CHRIS & COSEY
PAGAN TANGO (RED LP) (CONSPIRACY INTERNATIONAL)
Label:
CONSPIRACY INTERNATIONAL
Newly remastered reissue of 1991's `Pagan Tango', depicting synth-pop pioneers Chris & Cosey stepping into a new decade with uncanny, atavistic traces of bygone exotica and ritual musicks.
CHRIS CARTER & COSEY FANNI TUTTI's remastered limited edition vinyl series continues in 2023 with the release of Techno Primitiv (1985), Trust (1989) and Pagan Tango (1991) - all available on vinyl for the first time since their original release.
The remastered albums will be available on coloured vinyl, each with a printed inner sleeve of archival photos, via CTI.
Elemental 7, Muzik Fantastique!, and Feral Vapours of The Silver Ether were released earlier this year, and the series has seen many of Chris & Cosey's influential albums available on vinyl for the first time, giving listeners a new opportunity to revisit some of their celebrated catalogue.
Pagan Tango - described by Melody Maker as "C&C formulating perfection" - originally released in 1991 on Wax Trax!, and sees the pair once follow their own hypnotic beat in new directions.

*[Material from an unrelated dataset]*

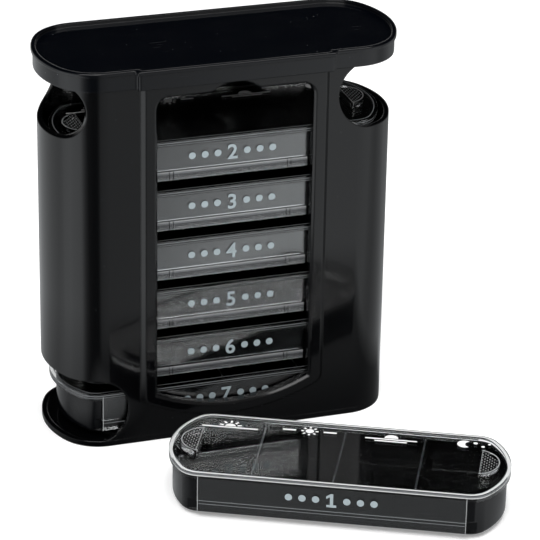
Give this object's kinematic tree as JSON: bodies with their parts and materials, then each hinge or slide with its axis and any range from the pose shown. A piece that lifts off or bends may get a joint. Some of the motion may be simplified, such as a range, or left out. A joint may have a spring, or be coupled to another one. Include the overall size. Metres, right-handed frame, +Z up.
{
  "type": "weekly pill organizer",
  "caption": "Tower-shaped pill organizer: stacked trays with sliding clear lids in a windowed sleeve, one tray taken out in front.",
  "frame": {"origin": "centre of the tower's base on the table", "axes": "+Z up, -Y towards the tower's front with its window, +X to the right seen from the front"},
  "size_m": [0.1345, 0.142, 0.1356],
  "materials": {
    "tower_black": "glossy moulded black plastic",
    "tub_black": "glossy moulded black plastic",
    "clear_lid": "clear glossy plastic",
    "white_print": "white screen print",
    "label_print": "pale grey-blue screen print"
  },
  "bodies": {
    "tower": {"sleeve": "tower_black", "base_plate": "tower_black", "top_cap": "tower_black"},
    "tray_1": {"tray_1": "tub_black"},
    "lid_1": {"lid_1": "clear_lid"},
    "tray_2": {"tray_2": "tub_black"},
    "lid_2": {"lid_2": "clear_lid"},
    "tray_3": {"tray_3": "tub_black"},
    "lid_3": {"lid_3": "clear_lid"},
    "tray_4": {"tray_4": "tub_black"},
    "lid_4": {"lid_4": "clear_lid"},
    "tray_5": {"tray_5": "tub_black"},
    "lid_5": {"lid_5": "clear_lid"},
    "tray_6": {"tray_6": "tub_black"},
    "lid_6": {"lid_6": "clear_lid"},
    "tray_7": {"tray_7": "tub_black"},
    "lid_7": {"lid_7": "clear_lid"}
  },
  "joints": [
    {"name": "tray_1_lift", "type": "slide", "parent": "tower", "child": "tray_1", "axis": [0, 0, 1], "range_m": [0, 0.06]},
    {"name": "lid_1_slide", "type": "slide", "parent": "tray_1", "child": "lid_1", "axis": [0.8965, -0.4431, 0], "range_m": [-0.02, 0.08]},
    {"name": "tray_6_lift", "type": "slide", "parent": "tower", "child": "tray_6", "axis": [0, 0, 1], "range_m": [0, 0.0179]},
    {"name": "lid_6_slide", "type": "slide", "parent": "tray_6", "child": "lid_6", "axis": [1, 0, 0], "range_m": [-0.001, 0.001]},
    {"name": "tray_5_lift", "type": "slide", "parent": "tower", "child": "tray_5", "axis": [0, 0, 1], "range_m": [0, 0.0179]},
    {"name": "lid_5_slide", "type": "slide", "parent": "tray_5", "child": "lid_5", "axis": [1, 0, 0], "range_m": [-0.001, 0.001]},
    {"name": "tray_4_lift", "type": "slide", "parent": "tower", "child": "tray_4", "axis": [0, 0, 1], "range_m": [0, 0.0179]},
    {"name": "lid_4_slide", "type": "slide", "parent": "tray_4", "child": "lid_4", "axis": [1, 0, 0], "range_m": [-0.001, 0.001]},
    {"name": "tray_3_lift", "type": "slide", "parent": "tower", "child": "tray_3", "axis": [0, 0, 1], "range_m": [0, 0.0179]},
    {"name": "lid_3_slide", "type": "slide", "parent": "tray_3", "child": "lid_3", "axis": [1, 0, 0], "range_m": [-0.001, 0.001]},
    {"name": "tray_2_lift", "type": "slide", "parent": "tower", "child": "tray_2", "axis": [0, 0, 1], "range_m": [0, 0.0179]},
    {"name": "lid_2_slide", "type": "slide", "parent": "tray_2", "child": "lid_2", "axis": [1, 0, 0], "range_m": [-0.001, 0.001]},
    {"name": "tray_7_slide", "type": "slide", "parent": "tower", "child": "tray_7", "axis": [1, 0, 0], "range_m": [-0.115, 0]},
    {"name": "lid_7_slide", "type": "slide", "parent": "tray_7", "child": "lid_7", "axis": [1, 0, 0], "range_m": [-0.0788, 0.0012]}
  ],
  "couplings": [
    {"joint": "tray_5_lift", "follows": "tray_6_lift", "ratio": 1},
    {"joint": "tray_4_lift", "follows": "tray_6_lift", "ratio": 1},
    {"joint": "tray_3_lift", "follows": "tray_6_lift", "ratio": 1},
    {"joint": "tray_2_lift", "follows": "tray_6_lift", "ratio": 1}
  ]
}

The album was originally presented ten years after C&C's legendary debut `Heartbeat', a decade in which they deployed no fewer than 10 albums, and acted as spirit-guides for the post-industrial era's phase shift to synth-pop and new wave.
In title and function `Pagan Tango' echoes an occult thrust that underlined their music since the beginning and would parallel and dovetail themes of PTV, a rising new age consciousness, and neo-folk.
It features Chris Carter continuing to refine his drum programming to whirring, intricate latin trills and triplets best for dancing (and which pissed on anything coming from Gen's apocryphal club projects, for example), and comparable with prevailing energies of body music, latin freestyle electro, Washington Go-Go and new jack swing, as much as the pagan tango of the record's title.
Chris' rhythms would nothing without Cosey's sensual vox and cornet, found here like a sleek, gynoid cyberpunk presence mixed beautifully clear and wide across their retro-futurist projections.
From the off they move perpendicular to trends, with `Ecstasy' clearly referencing the '91 drug du jour, but quite unlike its conventions, before the album sashays between echoes of `Exotica' in 'Synaesthesia', to the taut EBM of `Take Control' or `Sin' and its kinky title tune, via sultrier downstrokes in `Face to Face', the new jack swanger `Feel to Me', and Washington funk of `Go-Go Latino', with the pair's energies and sound design most hallucinatory in `Sacred Silence'.